The project also highlights the growing role of specialist data centre operators in serving cloud companies that need large volumes of computing equipment without building every site themselves. Nebius, which focuses on AI cloud services, is using the Surrey campus as part of its UK growth.

Ministers have identified AI infrastructure as an area where private investment is needed if the UK is to increase domestic computing capacity. That has brought data centres, electricity supply, and planning into sharper focus as policymakers try to support AI development while balancing local and environmental constraints.

Government backing

AI Minister Kanishka Narayan linked the project to that wider policy goal.

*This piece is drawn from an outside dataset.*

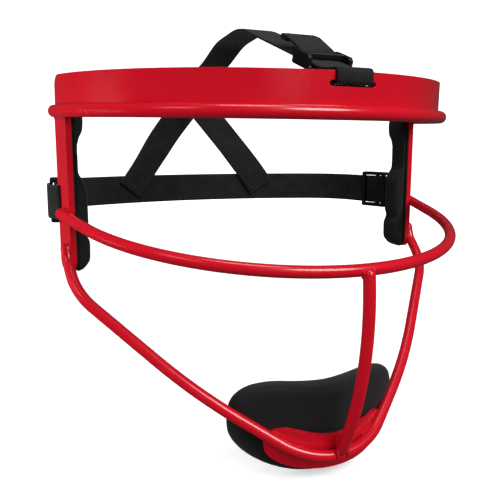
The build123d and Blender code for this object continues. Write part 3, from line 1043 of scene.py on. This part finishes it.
def build_rear_strap():
    """From slot to slot: the inner legs of both loops and the run round the back."""
    run_end = SIDE_AT + heading * 19.2
    lift = BACK_R - BACK_REACH + run_end.y
    small = (run_end.x**2 + lift**2 - BACK_R**2) / (2 * (run_end.x * outward.x + lift * outward.y - BACK_R))
    corner = run_end - outward * small
    toward = Vector((corner.x, corner.y + BACK_R - BACK_REACH))
    back_angle, run_angle = atan2(toward.y, toward.x), atan2(outward.y, outward.x)
    points = [slot_inside, inside_face + slot_middle, inside_face - ahead * 0.6,
              SIDE_AT - heading * 10.6, run_end]
    half = rounded_path([(*p, 0) for p in points], [0.9, 4.0, 7.0], 0.3)
    half += plan_arc(*corner, small, run_angle, back_angle, 30)[1:]
    half += plan_arc(0, BACK_REACH - BACK_R, BACK_R, back_angle, pi / 2, 40)[1:]
    whole = [on_strap(p) for p in resample(half + mirror_path(half[-2::-1]), 0.9)]
    return webbing("rear_elastic_strap", whole, FALL_NORMAL, REAR_W)


def build_side_loop():
    """The outer leg of the left loop: out of the slot, back and over the slider's middle bar."""
    over = SIDE_AT + outward * (2.3 + STRAP_T / 2 + 0.08)
    points = [slot_outside, outside_face + slot_middle, outside_face + ahead * -0.4,
              Vector((92.4, -1.2)), over - heading * 3.6, over + heading * 2.0,
              SIDE_AT + heading * 2.1 + outward * 1.15]
    path = rounded_path([(*p, 0) for p in points], [0.9, 4.0, 7.0, 5.0, 0.85], 0.3)
    path = [on_strap(p) for p in resample(path, 0.45)]
    return webbing("left_loop_outer_leg", path, FALL_NORMAL, REAR_W - 0.3)


def crown_point(y):
    return Vector((0, y, CROWN_LINE[1] + (y - CROWN_LINE[0]) * tan(CROWN_FALL)))


adjuster_at = crown_point(TOP_ADJUSTER_Y)
crown_along = Vector((0, -cos(CROWN_FALL), -sin(CROWN_FALL)))
crown_up = Vector((0, -sin(CROWN_FALL), cos(CROWN_FALL)))
BAND_FACE_Y = -(RAIL_REACH + BAND_OFFSET)


def middle_strap(name, points, radii, fine, pitch):
    """Webbing whose path lies in the middle plane."""
    return webbing(name, resample(rounded_path(points, radii, fine), pitch), X_AXIS, TOP_W)


def build_crown_strap():
    outer_y = BAND_FACE_Y - FACE_GAP
    points = middle_points((68.6, 0.5), (70.4, 12.5), (56.0, 20.5), (34.0, 26.0), (14.4, 34.9))
    points += [crown_point(-12.2), crown_point(-84)]
    points += middle_points((outer_y, BAND_TOP + FACE_GAP), (outer_y, BAND_STRAP_Z),
                            (BAND_FACE_Y + 0.9, BAND_STRAP_Z - 0.05))
    return middle_strap("crown_strap", points, [8.0, 20.0, 60.0, 40.0, 38.0, 18.0, 1.6, 0.9], 0.4, 0.8)


def on_slider(a, u):
    return adjuster_at + crown_along * a + crown_up * u


def build_inner_leg():
    """From the band's slot back up behind the band, into the slider from below."""
    points = middle_points((BAND_FACE_Y + 0.7, BAND_STRAP_Z), (BAND_FACE_Y + 3.2, BAND_STRAP_Z),
                           (-79.0, 13.9))
    points += [on_slider(2.9, -2.6), on_slider(2.4, -0.9)]
    return middle_strap("crown_inner_leg", points, [1.2, 7.0, 3.0], 0.3, 0.5)


TAIL_END = Vector((0, -53.0, 31.6))
TAIL_ALONG = Vector((0, 4.6, 1.4)).normalized()
TAIL_UP = Vector((0, -TAIL_ALONG.z, TAIL_ALONG.y))


def build_tail():
    """The free end: out from under the slider's middle bar and up, its end folded under."""
    fold = TAIL_END - TAIL_UP * 1.42
    points = [on_slider(-1.0, 1.7), *middle_points((-67.0, 24.9), (-57.6, 30.2)), TAIL_END, fold,
              fold - TAIL_ALONG * 4.6]
    return middle_strap("crown_strap_tail", points, [14.0, 6.0, 0.68, 0.68], 0.3, 0.35)


def build_diagonal():
    """The left leg of the V at the back of the head, cut where it meets the right one."""
    stations = [((40.0, 56.9, -40.3), (0.24, 0.97, 0.0)), ((32.8, 58.3, -30.3), (0.21, 0.97, 0.08)),
                ((18.0, 63.4, -10.6), (0.10, 0.98, -0.14)), ((3.5, 66.6, 6.5), (0.0, 0.98, -0.19)),
                ((-1.5, 67.6, 12.3), (0.0, 0.98, -0.19))]
    path = catmull([s[0] for s in stations], 0.8)
    heads, sides = tangents(path), []
    for p, t in zip(path, heads):
        share = [max(1e-6, (p - Vector(s[0])).length) for s in stations]
        normal = sum((Vector(s[1]) / d**2 for s, d in zip(stations, share)), Vector())
        sides.append(t.cross(normal).normalized())
    piece = webbing("left_diagonal_strap", path, sides, DIAGONAL_W)
    bm = bmesh.new()
    bm.from_mesh(piece.data)
    everything = bm.verts[:] + bm.edges[:] + bm.faces[:]
    cut = bmesh.ops.bisect_plane(bm, geom=everything, dist=1e-7, plane_co=(0.02 * MM, 0, 0),
                                 plane_no=-X_AXIS, clear_outer=True)["geom_cut"]
    bmesh.ops.holes_fill(bm, edges=[e for e in cut if isinstance(e, bmesh.types.BMEdge)])
    bm.to_mesh(piece.data)
    bm.free()
    return piece, path, heads, sides


def slider_boxes(length, strap_width, rise=0.0):
    """A three-bar slider: two side rails, two low end bars and one raised middle bar."""
    gap, height, rail, bar_w = STRAP_T / 2 + 0.35, 2.3, 1.8, 2.4
    across = strap_width + 2 * (0.35 + rail)
    low = -(gap + height) / 2
    top = height + rise
    boxes = []
    for side in (-1, 1):
        y = side * (across - rail) / 2
        boxes += [((0, y, rise / 2), (length - 2.6, rail, height + top)),
                  ((0, y, rise / 2 - 0.2), (length - 1.0, rail, height + top - 1.2)),
                  ((0, y * 0.985, low), (length, rail * 0.6, height - gap)),
                  ((side * (length - bar_w) / 2, 0, low), (bar_w, across - 1.4, height - gap)),
                  ((side * (length - bar_w) / 2, 0, low + 0.12), (bar_w - 0.8, across - 0.6, height - gap))]
    boxes.append(((0, 0, (gap + top) / 2), (bar_w, across - rail, top - gap)))
    boxes.append(((0, 0, (gap + top) / 2 + 0.1), (bar_w - 0.8, across - rail, top - gap)))
    return boxes


def frame_matrix(origin, x, y, z):
    """A local millimetre frame as a matrix in metres."""
    return Matrix.Translation(origin * MM) @ Matrix((x, y, z)).transposed().to_4x4()


finish_strap(build_rear_strap(), "frame", "rear_strap")
finish_strap(build_crown_strap(), "frame", "top_strap")
left_diagonal, diagonal_path, diagonal_heads, diagonal_sides = build_diagonal()
finish_pair(left_diagonal, "right_diagonal_strap_web", elastic, "frame", "{}_diagonal_strap")

head3, out3 = on_strap(heading) - on_strap((0, 0)), on_strap(outward) - on_strap((0, 0))
side_place = frame_matrix(on_strap(SIDE_AT), head3, out3.cross(head3), out3)
left_slider = moulded("left_slider", slider_boxes(SIDE_SLIDER_L, REAR_W), side_place)
finish_pair(left_slider, "right_slider", plastic, "{}_adjuster", "{}_side_adjuster")
top_place = frame_matrix(adjuster_at, crown_along, crown_up.cross(crown_along), crown_up)
top_slider = moulded("crown_slider", slider_boxes(TOP_SLIDER_L, TOP_W, TOP_SLIDER_RISE), top_place)
finish_piece(top_slider, plastic, "top_adjuster", "top_adjuster")
finish_strap(build_tail(), "top_adjuster", "top_strap_tail")

left_leg = build_side_loop()
right_leg = copy_mirrored(left_leg, "right_loop_outer_leg")
for leg, body, sign in ((left_leg, "left_adjuster", 1), (right_leg, "right_adjuster", -1)):
    finish_strap(leg, None)
    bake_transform(leg)
inner_leg = build_inner_leg()
finish_strap(inner_leg, None)
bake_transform(inner_leg)


# ---- stitching
def box_stitch(centre, along, across, normal, length, width, cross=False):
    corners = [centre + along * (a * length / 2) + across * (b * width / 2)
               for a, b in ((-1, -1), (1, -1), (1, 1), (-1, 1))]
    rows = [stitch_line(corners[k], corners[(k + 1) % 4], normal) for k in range(4)]
    if cross:
        rows += [stitch_line(corners[0], corners[2], normal), stitch_line(corners[1], corners[3], normal)]
    return rows


def diagonal_stitches():
    k = min(range(len(diagonal_path)), key=lambda i: abs((diagonal_path[i] - diagonal_path[0]).length - 7.5))
    along, across = diagonal_heads[k], diagonal_sides[k]
    normal = along.cross(across).normalized()
    if normal.y > 0:
        normal = -normal
    centre = diagonal_path[k] + normal * (STRAP_T / 2 - 0.1)
    return stitches("left_diagonal_stitches", box_stitch(centre, along, across, normal, 8.5, 11.0))


def side_stitches():
    """The bar tack that closes the loop round the left slider's middle bar."""
    over = SIDE_AT + outward * (2.3 + STRAP_T + 0.03)
    centre = on_strap(over - heading * 5.2 - outward * 0.42)
    return stitches("left_loop_stitches", bar_tack(centre, head3, FALL_NORMAL, out3, REAR_W - 3.0))


def hem_stitches():
    """Two rows across the tail's folded end."""
    hem = TAIL_END - TAIL_ALONG * 2.6 + TAIL_UP * (STRAP_T / 2 - 0.08)
    rows = []
    for middle in (hem, hem - TAIL_ALONG * 1.2):
        rows.append(stitch_line(middle - X_AXIS * 6.6, middle + X_AXIS * 6.6, TAIL_UP))
    return stitches("tail_hem_stitches", rows)


def nape_stitches():
    """The crossed box that holds the top strap on the V's apex."""
    along, out = Vector((0, 1.8, 12.0)).normalized(), Vector((0, 12.0, -1.8)).normalized()
    centre = Vector((0, 69.35, 5.5)) + out * (STRAP_T / 2 - 0.1)
    return stitches("nape_stitches", box_stitch(centre, along, X_AXIS, out, 7.5, 11.5, True))


finish_pair(diagonal_stitches(), "right_diagonal_stitches", thread, "frame")
finish_pair(side_stitches(), "right_loop_stitches", thread, "{}_adjuster")
finish_piece(hem_stitches(), thread, "top_adjuster")
finish_piece(nape_stitches(), thread, "frame")

# ---- floor, light and camera
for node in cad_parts.values():
    if not node.hide_render:
        raise SystemExit(f"{node.name} is still shown as plain CAD")


def stage_floor():
    """A pale round floor that curves up into a wall on every side of the mask."""
    bm = bmesh.new()
    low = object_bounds()[0][2] / MM - 1.0
    profile = [(radius, low) for radius in (60, 200, 400, 700, 1100, 1600)]
    profile += [(1600 + 500 * sin(radians(a)), low + 500 * (1 - cos(radians(a))))
                for a in range(10, 91, 10)]
    profile += [(2100, low + 1100), (2100, low + 1900)]
    previous = [bm.verts.new((0, 0, low))]
    for radius, z in profile:
        ring = [bm.verts.new((p.x, p.y, z)) for p in plan_arc(0, 0, radius, 0, 2 * pi, 60)[:-1]]
        bridge(bm, previous, ring)
        previous = ring
    floor = make_object("studio_floor", bm)
    material, tree, shader = new_material("studio_white", (0.93, 0.93, 0.93), 0.9)
    shader.inputs["Emission Color"].default_value = (1, 1, 1, 1)
    away = add_node(tree, "ShaderNodeVectorMath", [(0, object_place(tree))], operation="LENGTH")
    glow = remap(tree, away.outputs["Value"], 0.46, 1.1, 0.30, 0.90)
    tree.links.new(glow, shader.inputs["Emission Strength"])
    floor.data.materials.append(material)
    floor.visible_diffuse = floor.visible_glossy = False


LOOK_AT = Vector((0, -0.02, -0.06))


def area_light(name, at, size, power, glint=True):
    light = bpy.data.lights.new(name, "AREA")
    light.shape, light.size, light.energy = "DISK", size, power
    lamp = link(name, light)
    lamp.location = at
    lamp.rotation_euler = (Vector(at) - LOOK_AT).to_track_quat("Z", "Y").to_euler()
    lamp.visible_glossy, lamp.visible_camera = glint, False


stage_floor()
world = bpy.data.worlds.new("studio")
world.use_nodes = True
backdrop = world.node_tree.nodes["Background"]
backdrop.inputs["Color"].default_value = (1, 1, 1, 1)
backdrop.inputs["Strength"].default_value = 0.05
scene.world = world
scene.view_settings.view_transform = "Standard"
area_light("key", (0.40, -1.20, 1.05), 0.90, 19)
area_light("fill", (-0.10, -1.45, 0.35), 0.60, 8, glint=False)
area_light("side", (-1.25, -0.55, 0.95), 0.50, 1.5)
area_light("low_side", (-0.31, 0.04, -0.05), 0.16, 0.7, glint=False)
area_light("top", (0.0, -0.1, 1.4), 0.6, 4)
area_light("back", (0.9, 1.1, 0.7), 0.7, 7, glint=False)

# The camera: where it stands, its three axes and its lens
CAMERA_AT = Vector((-138.714, -296.808, -5.808))
CAMERA_RIGHT = Vector((0.90043, -0.43477, 0.01413))
CAMERA_UP = Vector((0.06643, 0.16954, 0.98328))
CAMERA_BACK = Vector((-0.42990, -0.88450, 0.18150))
lens = bpy.data.cameras.new("camera")
lens.lens, lens.sensor_width, lens.clip_start = 47.54, 36.0, 0.01
camera = link("camera", lens)
camera.matrix_world = frame_matrix(CAMERA_AT, CAMERA_RIGHT, CAMERA_UP, CAMERA_BACK)
scene.camera = camera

"The whole government is determined to create the right conditions for investment in the UK's AI and data centre infrastructure, to drive growth and create the jobs people deserve. Ark's investment at Longcross Park is an important part of this work. This will bring more cutting-edge compute to the UK, which is critical to our plans to empower workers and turbo-charge productivity," said Kanishka Narayan, AI Minister, UK Government.

Customer expansion

Ark's management said customer demand at Longcross has moved beyond early-stage testing into larger production use. The company presented Nebius's expansion as evidence that customers are scaling their deployments at the site.

"Demand for high-performance AI infrastructure is no longer theoretical - it is live, operational and growing. Seeing customers scale from initial deployments to full-building occupancy is a clear validation of what has been delivered at Longcross. Securing planning permission for the next phase of development allows us to build on that momentum and continue supporting customers as their requirements evolve, while reinforcing our long-term commitment to enabling advanced digital infrastructure in the UK," said Huw Owen, Chief Executive Officer, Ark Data Centres.

"The UK is an important market for AI development and deployment, and access to high-quality, operational infrastructure is critical to supporting that growth. Expanding our work with Ark ensures we can continue to scale our platform and support organisations building and applying AI at scale," said Andrey Korolenko, Chief Infrastructure and Product Officer, Nebius.

Ark was founded in 2005 and develops and operates data centres in the UK. It also works with the UK government through Crown Hosting Data Centres, a joint venture with the Cabinet Office.